JAKARTA, KOMPAS.com — Majelis hakim menilai, Basuki Tjahaja Purnama atau Ahok tak perlu diberi peringatan keras terlebih dahulu terkait penodaan agama.
Penilaian hakim ini menanggapi eksepsi dari penasihat hukum Ahok yang mengatakan, dakwaan tak dapat diterima karena mengesampingkan mekanisme teguran keras yang tercantum dalam Undang-Undang PNPS Nomor 1 Tahun 1965 tentang Pencegahan Penyalahgunaan dan/atau Penodaan Agama.
Dalam pertimbangannya, hakim mengatakan, perkara Ahok diajukan ke persidangan dengan dakwaan alternatif Pasal 156a KUHP dan Pasal 156 KUHP.
"Menimbang dalil penasihat hukum terdakwa menyatakan mengabaikan atau mengesampingkan legalitas dari peringatan keras sebagai hukum positif adalah tidak benar," kata Ketua Majelis Hakim Dwiarso Budi Santiarto di PN Jakarta Utara, Selasa (27/12/2016).

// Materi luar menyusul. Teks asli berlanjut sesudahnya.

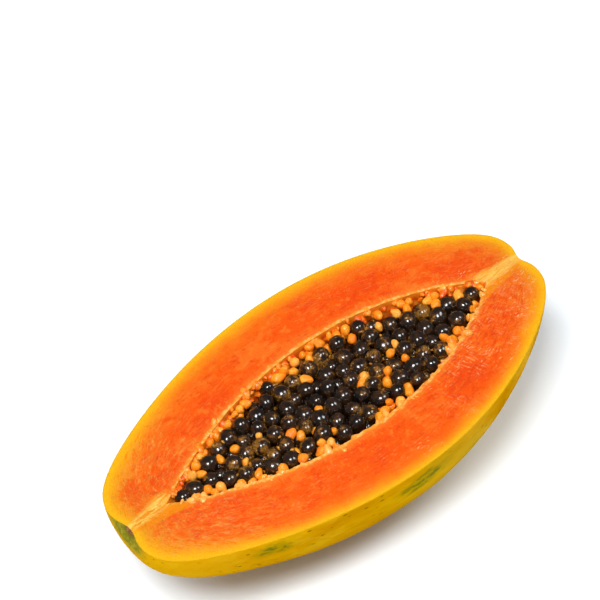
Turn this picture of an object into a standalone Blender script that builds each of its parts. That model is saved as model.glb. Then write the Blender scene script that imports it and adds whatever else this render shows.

Sebab, dalam Pasal 4 UU PNPS Nomor 1 Tahun 1965 tentang Pencegahan Penyalahgunaan dan/atau Penodaan Agama disebutkan bahwa pada KUHP diadakan pasal baru, yakni Pasal 156 KUHP.
Berdasarkan ketentuan Pasal 4 tersebut, disisipkan juga Pasal 156a KUHP sehingga dakwaan Pasal 156a oleh penuntut umum terhadap Ahok tak mengabaikan atau mengesampingkan UU Penodaan Agama.
Selain itu, majelis hakim juga tak sependapat bila Ahok harus diberi peringatan keras dahulu seperti yang dicantumkan dalam nota keberatan penasihat hukum.
"Menimbang bahwa dalam dakwaan pertama terdakwa didakwa Pasal 156a KUHP yang merupakan pasal baru di KUHP atas ketentuan Pasal 4 UU PNPS. Dengan demikian, penerapan Pasal 156a tidak perlu proses peringatan keras, maka keberatan penasihat hukum tak berdasar," kata dia.